The best thing to do seemed to be to just enjoy being out in the sun with a lot of other skiers. At one point I had a mini battle with a 60+ year old guy in a new German team suit. Every time I passed through the stadium, I laughed to myself about the Italian announcing, which made everything sound much more dramatic and exciting.
I was tired when I finished, and my arms and back were already stiffening up. But it was so beautiful and so warm that we went back out for a cool-down lap anyway. Living in Zürich (or in Jonas’s case Aarau) it wasn’t really clear when the next time we’d be on snow might be. So we reveled in the snow and sun and cheered for the racers who were still out on course.
After re-packing the car, we grabbed some more delicious Italian food. The restaurant was busy but we explained to the waiter that we had just finished the race and were hungry. He understood.
And then we headed home. Greg and Jonas had never met before the weekend, but the three of us had gotten along perfectly and tried to plan what other races we might do together.
As for La Sgambeda? I probably won’t come back if it’s on a manmade loop again, but I do want to try the real thing with the trails heading up the valley. The Livigno landscape is beautiful and I’d like to go in the summer for hiking, too.
Stangest thing in the race bag: Glucosamine joint supplements. I mean, I know marathons have mostly master skiers, but do you think we’re that feeble!?

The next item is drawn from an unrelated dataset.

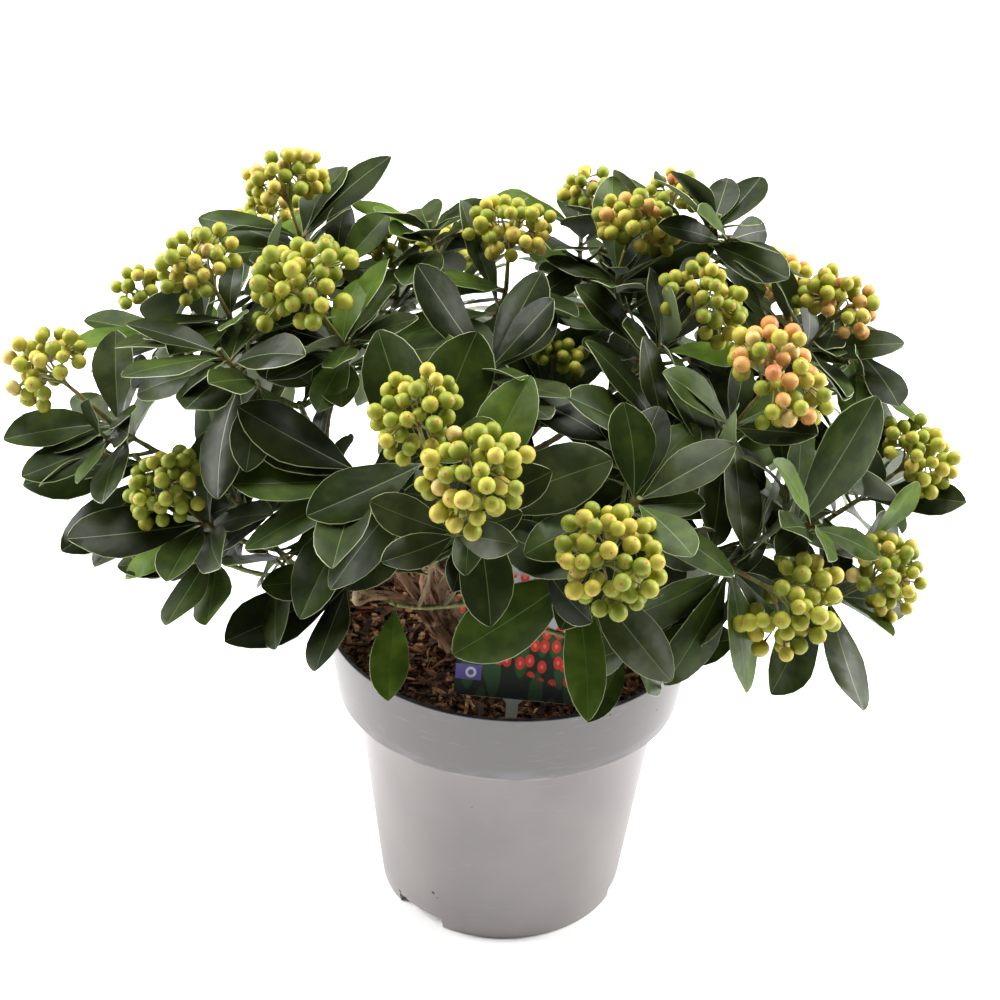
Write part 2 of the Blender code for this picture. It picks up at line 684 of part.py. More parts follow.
def notch_block(angle):
    """The curved block that a drain notch takes out of the foot, as a cutter."""
    inner, outer = FOOT_RADIUS - NOTCH_DEPTH, FOOT_RADIUS + 5 * OVERCUT
    low, high = -OVERCUT, NOTCH_HEIGHT
    points, faces = [], []
    for k in range(NOTCH_STEPS + 1):
        a = angle - NOTCH_SPAN / 2 + NOTCH_SPAN * k / NOTCH_STEPS
        for radius, height in ((inner, low), (outer, low), (outer, high), (inner, high)):
            points.append(Vector((math.sin(a) * radius, -math.cos(a) * radius, height)))
    for k in range(NOTCH_STEPS):
        for c in range(4):
            a, b = 4 * k + c, 4 * k + (c + 1) % 4
            faces.append((a, a + 4, b + 4, b))
    faces.append((0, 1, 2, 3))
    faces.append(tuple(4 * NOTCH_STEPS + c for c in (3, 2, 1, 0)))
    return add_object("notch", mesh_of("notch", points, faces))


def wall_radius(height):
    """The body's outer radius at a height below the collar."""
    return FOOT_RADIUS + (BODY_TOP_RADIUS - FOOT_RADIUS) * height / COLLAR_HEIGHT


def make_pot(finish):
    """Thin moulded shell with a collar, a thicker lip, a raised gutter ring and three drain notches."""
    inner_foot = wall_radius(GUTTER_HEIGHT) - WALL
    ledge = COLLAR_HEIGHT + WALL
    outline = [
        (0, 0), (FOOT_RADIUS - OUTER_EDGE, 0), (FOOT_RADIUS, OUTER_EDGE),
        (BODY_TOP_RADIUS, COLLAR_HEIGHT), (COLLAR_RADIUS - OUTER_EDGE, COLLAR_HEIGHT),
        (COLLAR_RADIUS, COLLAR_HEIGHT + OUTER_EDGE), (RIM_RADIUS, POT_HEIGHT - LIP_EDGE),
        (RIM_RADIUS - LIP_EDGE, POT_HEIGHT), (RIM_RADIUS - LIP, POT_HEIGHT),
        (COLLAR_RADIUS - WALL, ledge), (BODY_TOP_RADIUS - WALL, ledge), (inner_foot, GUTTER_HEIGHT),
        (GUTTER_RADIUS, GUTTER_HEIGHT), (GUTTER_RADIUS - GUTTER_SLOPE, FLOOR), (0, FLOOR),
    ]
    pot = turned("pot", outline, finish)
    cutters = []
    for k in range(NOTCH_COUNT):
        angle = NOTCH_ANGLE + math.tau * k / NOTCH_COUNT
        cutters.append(notch_block(angle))
        radius = FOOT_RADIUS - NOTCH_DEPTH / 2 - DRAIN_INSET
        centre = Vector((math.sin(angle) * radius, -math.cos(angle) * radius, NOTCH_HEIGHT - OVERCUT))
        drain = tube([centre, centre + Vector((0, 0, DRAIN_LENGTH))], (DRAIN_RADIUS, DRAIN_RADIUS), DRAIN_SIDES)
        cutters.append(add_object("drain", mesh_of("drain", *drain)))
    cut(pot, cutters)
    return pot


def make_mulch(finish):
    """The mulch that fills the pot, a little clear of its wall, with the slot for the label's spike."""
    ledge = COLLAR_HEIGHT + WALL
    flare = (RIM_RADIUS - LIP - COLLAR_RADIUS + WALL) / (POT_HEIGHT - ledge)
    top_radius = COLLAR_RADIUS - WALL - GAP * 3 + flare * (MULCH_TOP - ledge)
    outline = [
        (0, FLOOR + GAP), (GUTTER_RADIUS - GUTTER_SLOPE - GAP * 3, FLOOR + GAP),
        (GUTTER_RADIUS - GAP * 3, GUTTER_HEIGHT + GAP),
        (wall_radius(GUTTER_HEIGHT) - WALL - GAP * 2, GUTTER_HEIGHT + GAP),
        (BODY_TOP_RADIUS - WALL - GAP * 2, ledge + GAP), (COLLAR_RADIUS - WALL - GAP * 3, ledge + GAP),
        (top_radius, MULCH_TOP), (0, MULCH_TOP),
    ]
    mulch = turned("mulch", outline, finish)
    slot = add_object("slot", mesh_of("slot", *spike_solid(GAP * 1.5)))
    cut(mulch, [slot])
    return mulch


def label_frame():
    """Where the label's plate meets its spike, leaning back and turned a little."""
    lean = Quaternion((1, 0, 0), -LABEL_LEAN)
    roll = Quaternion((0, 1, 0), LABEL_ROLL)
    return Matrix.Translation(LABEL_FOOT) @ (lean @ roll).to_matrix().to_4x4()


def flat_solid(outline, thickness):
    """A plate whose outline is in X and Z, with its thickness along Y, placed by the label's frame."""
    frame = label_frame()
    count = len(outline)
    points = [frame @ Vector((x, y, z)) for y in (-thickness / 2, thickness / 2) for x, z in outline]
    faces = [tuple(range(count)), tuple(range(2 * count - 1, count - 1, -1))]
    for k in range(count):
        n = (k + 1) % count
        faces.append((k, k + count, n + count, n))
    return points, faces


def spike_solid(grown=0.0):
    half = SPIKE_WIDTH / 2 + grown
    low = -SPIKE_BELOW_PLATE - grown
    high = SPIKE_IN_PLATE
    outline = [(-half, low + SPIKE_POINT), (0, low), (half, low + SPIKE_POINT), (half, high), (-half, high)]
    return flat_solid(outline, LABEL_THICKNESS + 2 * grown)


def make_label(finish):
    """A plate with rounded corners on a pointed spike, one moulding."""
    half = LABEL_WIDTH / 2
    outline = []
    for x, z, first in ((half, 0, 270), (half, LABEL_HEIGHT, 0), (-half, LABEL_HEIGHT, 90), (-half, 0, 180)):
        centre_x = x - math.copysign(LABEL_CORNER, x)
        centre_z = z + LABEL_CORNER if z == 0 else z - LABEL_CORNER
        for step in range(CORNER_STEPS + 1):
            angle = math.radians(first + 90 * step / CORNER_STEPS)
            reach_x, reach_z = LABEL_CORNER * math.cos(angle), LABEL_CORNER * math.sin(angle)
            outline.append((centre_x + reach_x, centre_z + reach_z))
    plate = flat_solid(outline, LABEL_THICKNESS)
    return fuse("label", [plate, spike_solid()], finish)


def make_trunk(finish):
    """A short leaning stool, flared at its foot, from a flat cut at the mulch to the flat seat of the stems."""
    lean = (TRUNK_TOP - TRUNK_FOOT).normalized()
    control = TRUNK_FOOT + Vector((0, 0, TRUNK_RISE))
    path = bezier(TRUNK_FOOT, control, TRUNK_TOP, 5)
    path[-2] = TRUNK_TOP - lean * (path[-1] - path[-2]).length
    radii = [TRUNK_FLARE, *(TRUNK_RADIUS * swell for swell in TRUNK_SWELLS), TRUNK_RADIUS, TRUNK_RADIUS]
    return add_object("trunk", mesh_of("trunk", *tube(path, radii, TRUNK_SIDES, Vector((0, 0, 1)))), finish)


def clear_scene():
    for old in list(bpy.data.objects):
        bpy.data.objects.remove(old)


def main():
    clear_scene()
    plastic = material("pot plastic", (0.62, 0.59, 0.58), 0.45)
    bark_mulch = material("bark mulch", (0.10, 0.055, 0.035), 0.95)
    card = material("label plastic", (0.55, 0.53, 0.57), 0.35)
    bark = material("bark", (0.27, 0.19, 0.13), 0.85)
    green_wood = material("green wood", (0.16, 0.20, 0.07), 0.6)
    foliage = material("foliage", (0.045, 0.10, 0.025), 0.35)

    pot = make_pot(plastic)
    mulch = make_mulch(bark_mulch)
    label = make_label(card)
    trunk = make_trunk(bark)
    stems = grow_stems()
    boughs = grow_boughs(stems)

    space = Space()
    for made in (pot, mulch, label, trunk):
        corners = [vert.co.copy() for vert in made.data.vertices]
        space.add((corners, [tuple(face.vertices) for face in made.data.polygons]), made.name)
    for name, stem in stems.items():
        add_object("stem_" + name, mesh_of("stem", *stem.solid()), bark)
        space.add(stem.solid(), "stem " + name)
    for mass, bough in boughs.items():
        add_object("bough_" + mass, mesh_of("bough", *bough.solid()), green_wood)
        space.add(bough.solid(), "bough " + mass)

    plans, solids = {}, {}
    for mass, bough in boughs.items():
        stem, shoots, twigs = grow_twigs(mass, bough)
        plans[mass] = (stem, shoots, twigs)
        solids[mass] = [stem.solid(), *(twig.solid() for twig in twigs)]
        for twig in solids[mass]:
            space.add(twig, mass + " twigs")
        for shoot in shoots:
            if shoot.kind in HEADS:
                head = head_solids(shoot)
                solids[mass] += head
                for piece in head[1:]:
                    space.add(piece, mass + " head")
    leaves = place_leaves(space, plans)
    for mass, found in leaves.items():
        fuse("foliage_" + mass, solids[mass] + [leaf.solid() for leaf in found], foliage)


main()
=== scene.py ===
"""The looks of a skimmia in berry in its nursery pot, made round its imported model.

Metres, +Z up. The pot's underside is z = 0, its axis is Z, and -Y is the side that faces the viewer.
"""

import math
import random

import bmesh
import bpy
from mathutils import Matrix, Quaternion, Vector, noise
from mathutils.bvhtree import BVHTree
from mathutils.kdtree import KDTree


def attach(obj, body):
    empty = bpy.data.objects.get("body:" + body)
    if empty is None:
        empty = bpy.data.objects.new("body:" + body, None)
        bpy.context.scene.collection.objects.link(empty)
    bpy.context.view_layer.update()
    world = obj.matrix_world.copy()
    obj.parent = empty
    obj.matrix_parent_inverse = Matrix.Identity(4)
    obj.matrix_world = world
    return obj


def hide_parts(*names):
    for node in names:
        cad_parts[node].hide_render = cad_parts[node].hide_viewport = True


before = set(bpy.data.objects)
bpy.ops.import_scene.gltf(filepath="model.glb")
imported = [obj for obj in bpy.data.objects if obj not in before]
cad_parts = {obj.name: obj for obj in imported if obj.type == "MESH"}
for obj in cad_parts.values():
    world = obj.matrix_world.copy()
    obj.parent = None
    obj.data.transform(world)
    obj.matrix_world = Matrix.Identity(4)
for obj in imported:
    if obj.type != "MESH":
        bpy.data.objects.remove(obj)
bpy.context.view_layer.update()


# The view of the photograph: a long lens that stands above the plant, looks down on it by thirty degrees
# and is held a little askew. Depth of field stays off.
CAMERA_PLACE = Vector((-0.0112, -1.3364, 1.0963))
CAMERA_PITCH = math.radians(30.0)
CAMERA_ROLL = math.radians(2.3)
CAMERA_LENS = 78.64
CAMERA_SENSOR = 36.0

lens = bpy.data.cameras.new("camera")
lens.lens = CAMERA_LENS
lens.sensor_width = CAMERA_SENSOR
camera = bpy.data.objects.new("camera", lens)
bpy.context.scene.collection.objects.link(camera)
camera.matrix_world = (
    Matrix.Translation(CAMERA_PLACE)
    @ Matrix.Rotation(math.pi / 2 - CAMERA_PITCH, 4, "X")
    @ Matrix.Rotation(CAMERA_ROLL, 4, "Z")
)
bpy.context.scene.camera = camera


# The pot is injection moulded in grey plastic with a dark blue-grey inner layer that comes up over the lip.
# A wide collar stiffens the rim, a raised ring inside the foot carries the roots, and three notches drain
# it.
POT_HEIGHT = 0.230
RIM_RADIUS = 0.1335
COLLAR_HEIGHT = 0.173
COLLAR_RADIUS = 0.1258
BODY_TOP_RADIUS = 0.1125
FOOT_RADIUS = 0.0907
WALL = 0.0020
LIP = 0.0034
FLOOR = 0.0025
GUTTER_RADIUS = 0.068
GUTTER_HEIGHT = 0.0118
GUTTER_SLOPE = 0.003
POT_SIDES = 144
NOTCH_COUNT = 3
NOTCH_ANGLE = math.radians(-41.0)
NOTCH_SPAN = math.radians(28.0)
NOTCH_HEIGHT = 0.009
NOTCH_DEPTH = 0.016
DRAIN_RADIUS = 0.005
DRAIN_LENGTH = 0.010
DRAIN_INSET = 0.001
DRAIN_RISE = 0.003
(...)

Biggest accomplishment: Jonas has never heard of using plastic wrap to wrap your klister skis if you don’t have time to clean them before tossing them in your ski bag to travel. I feel that by spreading this knowledge (and gifting him a box of plastic wrap) I have made the world a better (and less sticky) place.
Shopping haul: In the tax-free zone, I avoided the designer perfumes and fancy watches, and instead brought home some local Italian food products. So, friends, now you know what you’re getting for Christmas.